Zwijgt voor het aangezicht des Heeren HEEREN; want de dag des HEEREN is nabij; want de HEERE heeft een slachtoffer bereid, Hij heeft Zijn genoden geheiligd.
8 It will happen in the day of Jehovah's sacrifice that I will punish the princes, the king's sons, and all those who are clothed with foreign attire.
En het zal geschieden in den dag van het slachtoffer des HEEREN, dat Ik bezoeking zal doen over de vorsten, en over de kinderen des konings, en over allen, die zich kleden met vreemde kleding.
9 In that day, I will punish all those who leap over the threshold, who fill their master's house with violence and deceit.
Ook zal Ik ten zelven dage bezoeking doen over al wie over den dorpel springt; die het huis hunner heren vullen met geweld en bedrog.
10 On that day, says Jehovah, there will be the noise of a cry from the Fish Gate, a wailing from the Second Quarter, and a loud crash from the hills.
En er zal te dien dage, spreekt de HEERE, een stem des gekrijts zijn van de Vispoort af, en een gehuil van het tweede gedeelte, en een grote breuk van de heuvelen af.
11 Wail, you inhabitants of the market district, for all the merchants will be destroyed, and all those who weigh out silver will be removed.
Huilt, gij inwoners der laagte! Want al het volk van koophandel is uitgehouwen, al de gelddragers zijn uitgeroeid.
12 It will happen at that time that I will search Jerusalem with lamps, and I will punish the people who are complacent, who say in their heart, "Jehovah will not do good, nor will he do harm."

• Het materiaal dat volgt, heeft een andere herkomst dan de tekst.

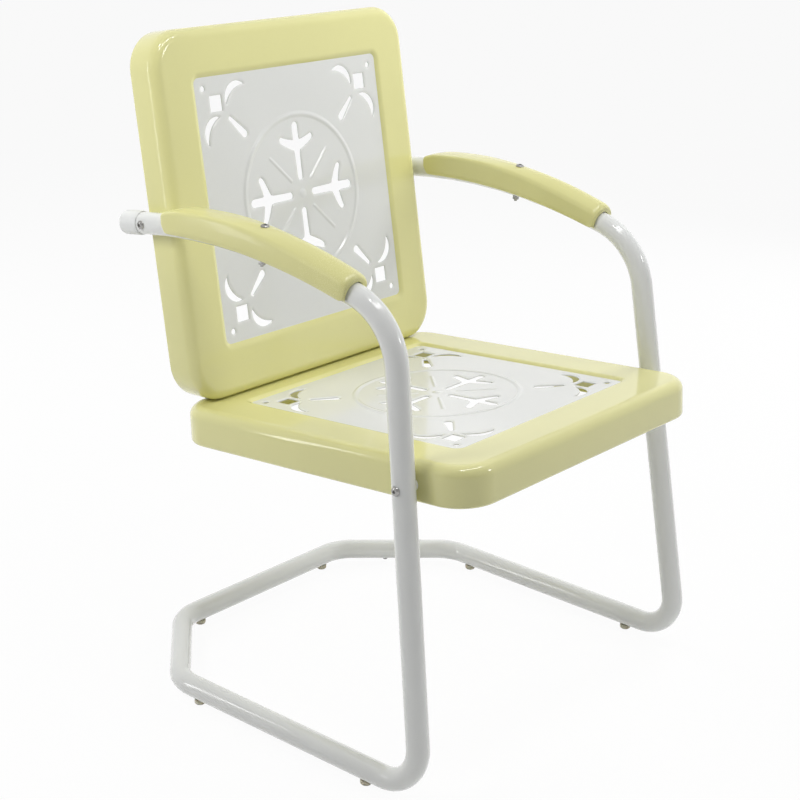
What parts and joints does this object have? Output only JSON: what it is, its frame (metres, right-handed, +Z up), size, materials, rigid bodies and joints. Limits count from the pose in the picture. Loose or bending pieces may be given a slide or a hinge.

En het zal geschieden te dien tijde, Ik zal Jeruzalem met lantaarnen doorzoeken; en Ik zal bezoeking doen over de mannen, die stijf geworden zijn op hun droesem, die in hun hart zeggen: De HEERE doet geen goed, en Hij doet geen kwaad.
13 Their wealth will be looted and their houses a desolation. Yes, they will build houses, but won't inhabit them. They will plant vineyards, but won't drink their wine.
Daarom zal hun vermogen ten roof worden, en hun huizen tot verwoesting; zij bouwen wel huizen, maar zij zullen ze niet bewonen; en zij planten wijngaarden, maar zij zullen derzelver wijn niet drinken.
14 The great day of Jehovah is near. Near and approaching very rapidly. The cry on the day of Jehovah is bitter. In it the warrior shouts his battle cry.
De grote dag des HEEREN is nabij; hij is nabij, en zeer haastende; de stem van den dag des HEEREN; de held zal aldaar bitterlijk schreeuwen.
15 That day is a day of wrath, a day of distress and anguish, a day of devastation and ruin, a day of clouds and thick darkness,
Die dag zal een dag der verbolgenheid zijn; een dag der benauwdheid en des angstes, een dag der woestheid en verwoesting, een dag der duisternis en der donkerheid, een dag der wolk en der dikke donkerheid;
16 a day of the trumpet and battle cry against the fortified cities, and against the high corner towers.
Een dag der bazuin en des geklanks tegen de vaste steden en tegen de hoge hoeken.
17 I will bring distress on the people, that they will walk like blind men, because they have sinned against Jehovah, and their blood will be poured out like dust, and their flesh like dung.
En Ik zal de mensen bang maken, dat zij zullen gaan als de blinden; want zij hebben tegen den HEERE gezondigd; en hun bloed zal vergoten worden als stof, en hun vlees zal worden als drek.
18 Neither their silver nor their gold will be able to deliver them in the day of Jehovah's wrath, but the whole land will be devoured by the fire of his jealousy; for he will bring terrifying destruction on all the inhabitants of the land.
Noch hun zilver, noch hun goud zal hen kunnen redden ten dage der verbolgenheid des HEEREN; maar door het vuur Zijns ijvers zal dit ganse land verteerd worden; want Hij zal een voleinding maken, gewisselijk, een haastige, met al de inwoners dezes lands.